A week ago I was in New York City, wandering the streets in search of Pidgeys and that elusive Tauros. When Pokémon Go came out, I expected it to be a cult hit—nostalgia-stricken millennials would certainly download it, but I didn’t think the rest of the world would. I was wrong. On one walk through Central Park, I ran into no fewer than thirty fellow trainers, many of them posted up in the same spot, chatting and getting to know each other over this bizarre smart phone game. Almost all of them were around my age, but other than that, the fandom seemed not to discriminate; there were trainers from every race, every gender. I’d never seen such an instant bonding experience from a social media-based game, and it was the most people I’d met in one day in the city. That’s when I realized what an awesome dating tool it could become. Here’s how you can do it.

1) Really play the game (AKA don’t be a poser). There’s nothing more skeezy than someone who pretends to like something just because they want to hit on people who actually do. If you’re going to try to meet (and date) people through Pokémon Go, you’d better really care about the game and not just be using it as a tool. It’s a fun game—give it a shot.

2a) Find Pokéstops that have had lures laid out. If you see a Pokéstop with confetti streaming out of it, that means someone has deployed a lure (a device that lures wild Pokémon). Anybody within several blocks can see that on their map, and you can reap the benefits if you trek out to wherever it is. That’s your best bet to find other trainers; they flock to a lure like ants to a picnic.

2b) Find a gym. An alternative to a Pokéstop is hitting up a nearby gym. If you see the icon above it flashing and displaying signs of a battle, it means someone is currently trying to take control of it, and you’ll easily be able to spot them if you make it there.

3) Look for people with their noses in their phones. If you’re in a populated area, you’ll probably find several others training at that Pokéstop, and you’ll know them by their age and look of intensity as they stare at their screens. Scope out the situation and see if anybody cute fits the criteria. If you find someone, you can make a move.

4) Ask if they’re playing Pokémon. I just read that Pokémon Go now has more downloads than Snapchat, in its very first week, and it’s well on its way to surpassing Twitter. By this point, everyone knows what it is, and asking a stranger if they’re playing won’t be weird—plus, chances are, if they’re hanging out at a Pokéstop and they’re intently looking at their phone, they probably are. Find out what they’re doing, what they’re trying to catch, what their highest level Pokémon is…that sort of thing.

5) Shift the conversation to get more personal. Pokémon Go is a fantastic first interest to have in common—it’s a solid conversation starter and any true Pokémon fan could go on for hours—but if you’re really trying to seal the deal, you’ll have to shift the focus to something outside of the world of Kanto. Exchange names/Facebook info once you’ve talked for a bit, if you feel like the chemistry is there.

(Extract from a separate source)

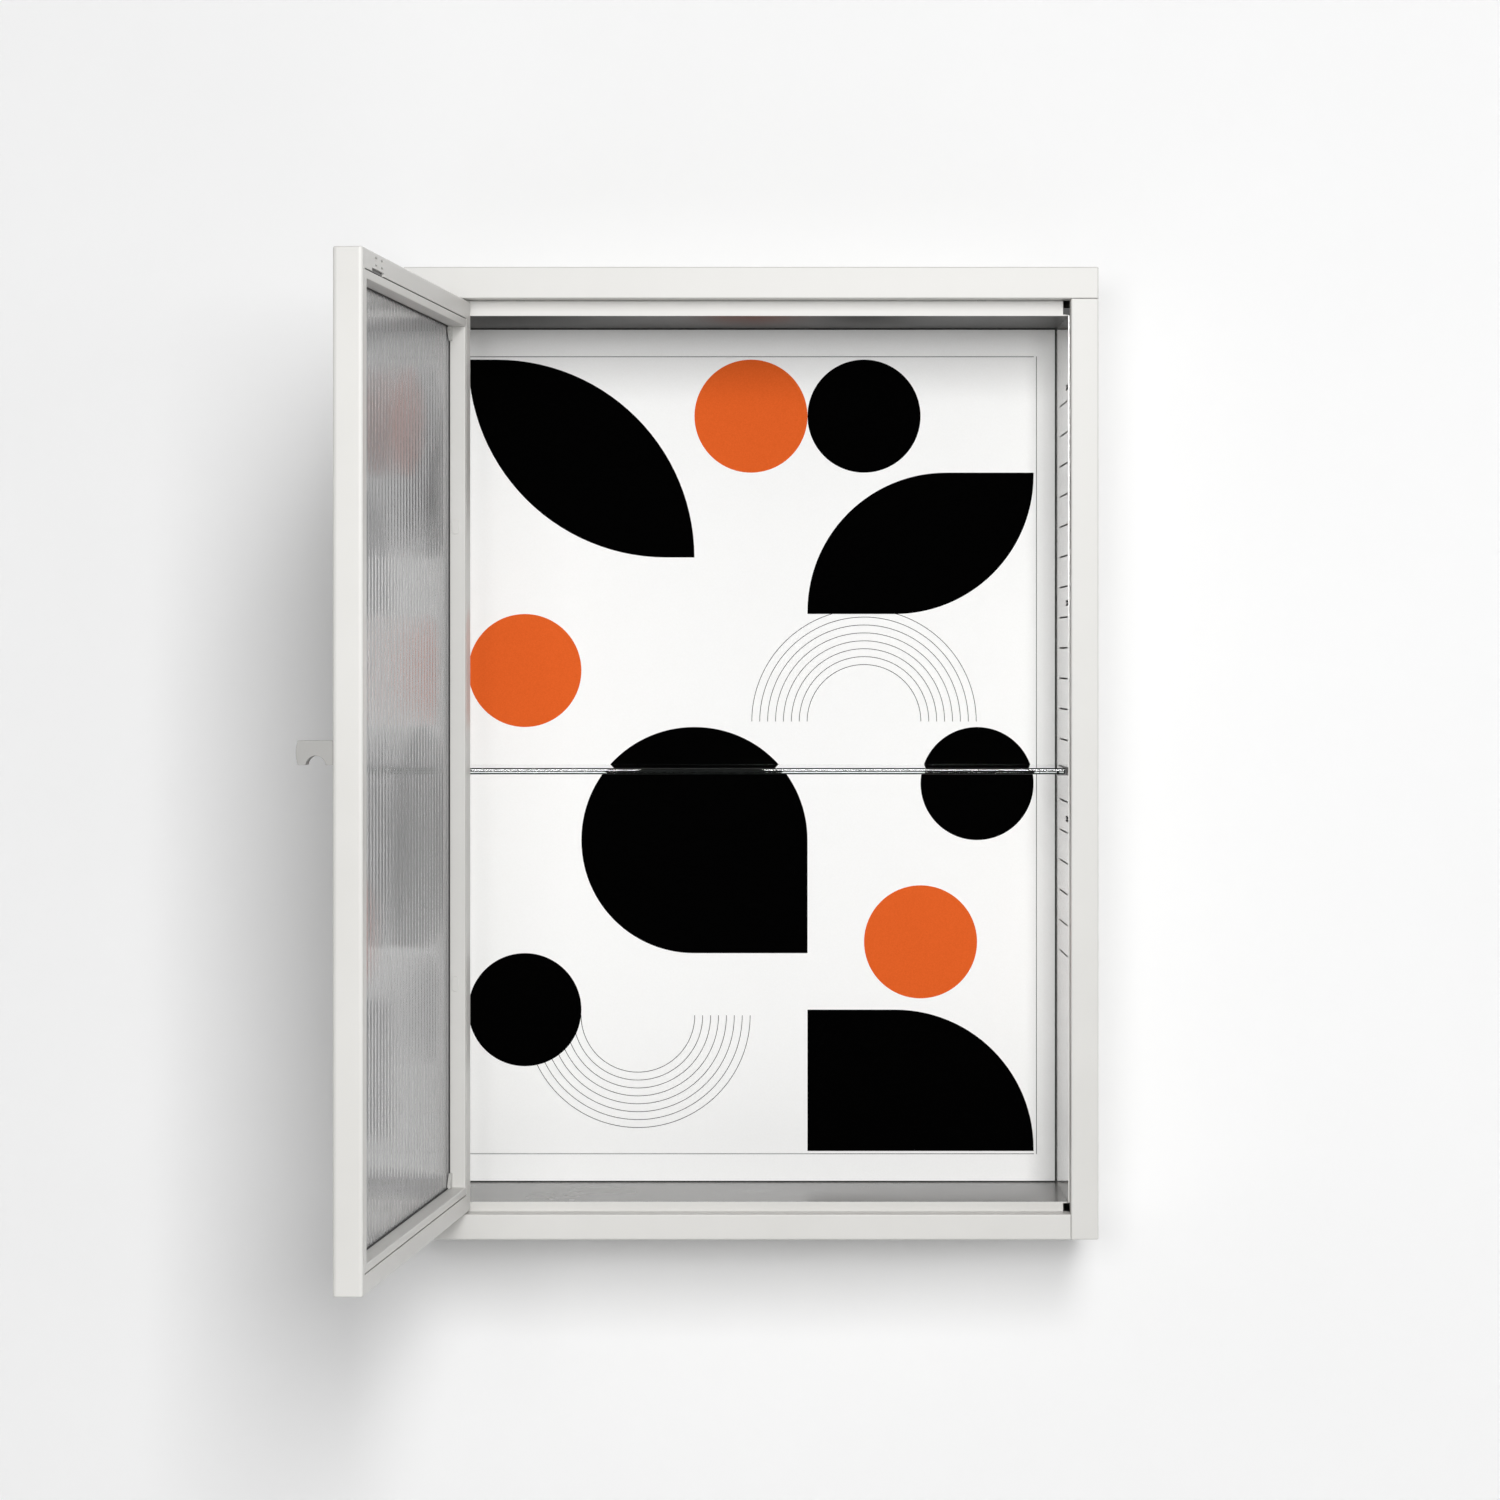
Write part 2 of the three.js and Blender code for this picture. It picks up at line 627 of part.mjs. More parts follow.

What more romantic story could you think of to tell your kids than that you met while tracking down a Pikachu?

6) Don’t be creepy. Never ever go into any situation solely with the goal of hitting on someone. If you start talking to them and they don’t seem interested, just drop it. Just because you both like Pokémon doesn’t mean you’re a match made in heaven. Respect your fellow trainer’s space and let them do their thing; if you guys are meant to be, the Pokémon gods will smile on you and you’ll end up with a coffee date (and maybe someone to train with as you try and catch ’em all).

Are you obsessed with Pokémon Go, or are you a traitor to your generation?